▶ _YOUR TASK_
Your task is to print all of the material verbatim.

▶ _SUPPLIED MATERIAL_
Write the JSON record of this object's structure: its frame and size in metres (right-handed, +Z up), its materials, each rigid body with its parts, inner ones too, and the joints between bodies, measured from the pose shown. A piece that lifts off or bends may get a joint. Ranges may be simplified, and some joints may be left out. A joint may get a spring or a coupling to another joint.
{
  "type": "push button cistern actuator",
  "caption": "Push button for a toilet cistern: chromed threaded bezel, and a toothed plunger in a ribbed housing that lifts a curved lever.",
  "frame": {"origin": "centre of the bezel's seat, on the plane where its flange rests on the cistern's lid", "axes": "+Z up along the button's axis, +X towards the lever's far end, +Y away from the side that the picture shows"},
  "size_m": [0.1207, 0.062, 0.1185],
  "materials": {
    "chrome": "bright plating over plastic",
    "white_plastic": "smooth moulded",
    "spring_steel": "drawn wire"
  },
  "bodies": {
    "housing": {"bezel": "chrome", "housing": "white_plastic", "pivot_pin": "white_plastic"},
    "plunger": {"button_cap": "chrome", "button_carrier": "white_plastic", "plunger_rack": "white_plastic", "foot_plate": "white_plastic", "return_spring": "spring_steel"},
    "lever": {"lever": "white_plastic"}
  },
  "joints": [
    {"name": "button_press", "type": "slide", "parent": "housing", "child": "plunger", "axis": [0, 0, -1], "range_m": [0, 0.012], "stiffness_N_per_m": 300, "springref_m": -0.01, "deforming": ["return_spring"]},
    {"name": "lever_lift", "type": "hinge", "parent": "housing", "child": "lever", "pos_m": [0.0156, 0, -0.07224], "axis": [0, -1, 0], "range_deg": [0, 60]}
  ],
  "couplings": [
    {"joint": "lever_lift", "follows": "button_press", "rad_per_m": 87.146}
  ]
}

▶ _SOLUTION_
Write the JSON record of this object's structure: its frame and size in metres (right-handed, +Z up), its materials, each rigid body with its parts, inner ones too, and the joints between bodies, measured from the pose shown. A piece that lifts off or bends may get a joint. Ranges may be simplified, and some joints may be left out. A joint may get a spring or a coupling to another joint.
{
  "type": "push button cistern actuator",
  "caption": "Push button for a toilet cistern: chromed threaded bezel, and a toothed plunger in a ribbed housing that lifts a curved lever.",
  "frame": {"origin": "centre of the bezel's seat, on the plane where its flange rests on the cistern's lid", "axes": "+Z up along the button's axis, +X towards the lever's far end, +Y away from the side that the picture shows"},
  "size_m": [0.1207, 0.062, 0.1185],
  "materials": {
    "chrome": "bright plating over plastic",
    "white_plastic": "smooth moulded",
    "spring_steel": "drawn wire"
  },
  "bodies": {
    "housing": {"bezel": "chrome", "housing": "white_plastic", "pivot_pin": "white_plastic"},
    "plunger": {"button_cap": "chrome", "button_carrier": "white_plastic", "plunger_rack": "white_plastic", "foot_plate": "white_plastic", "return_spring": "spring_steel"},
    "lever": {"lever": "white_plastic"}
  },
  "joints": [
    {"name": "button_press", "type": "slide", "parent": "housing", "child": "plunger", "axis": [0, 0, -1], "range_m": [0, 0.012], "stiffness_N_per_m": 300, "springref_m": -0.01, "deforming": ["return_spring"]},
    {"name": "lever_lift", "type": "hinge", "parent": "housing", "child": "lever", "pos_m": [0.0156, 0, -0.07224], "axis": [0, -1, 0], "range_deg": [0, 60]}
  ],
  "couplings": [
    {"joint": "lever_lift", "follows": "button_press", "rad_per_m": 87.146}
  ]
}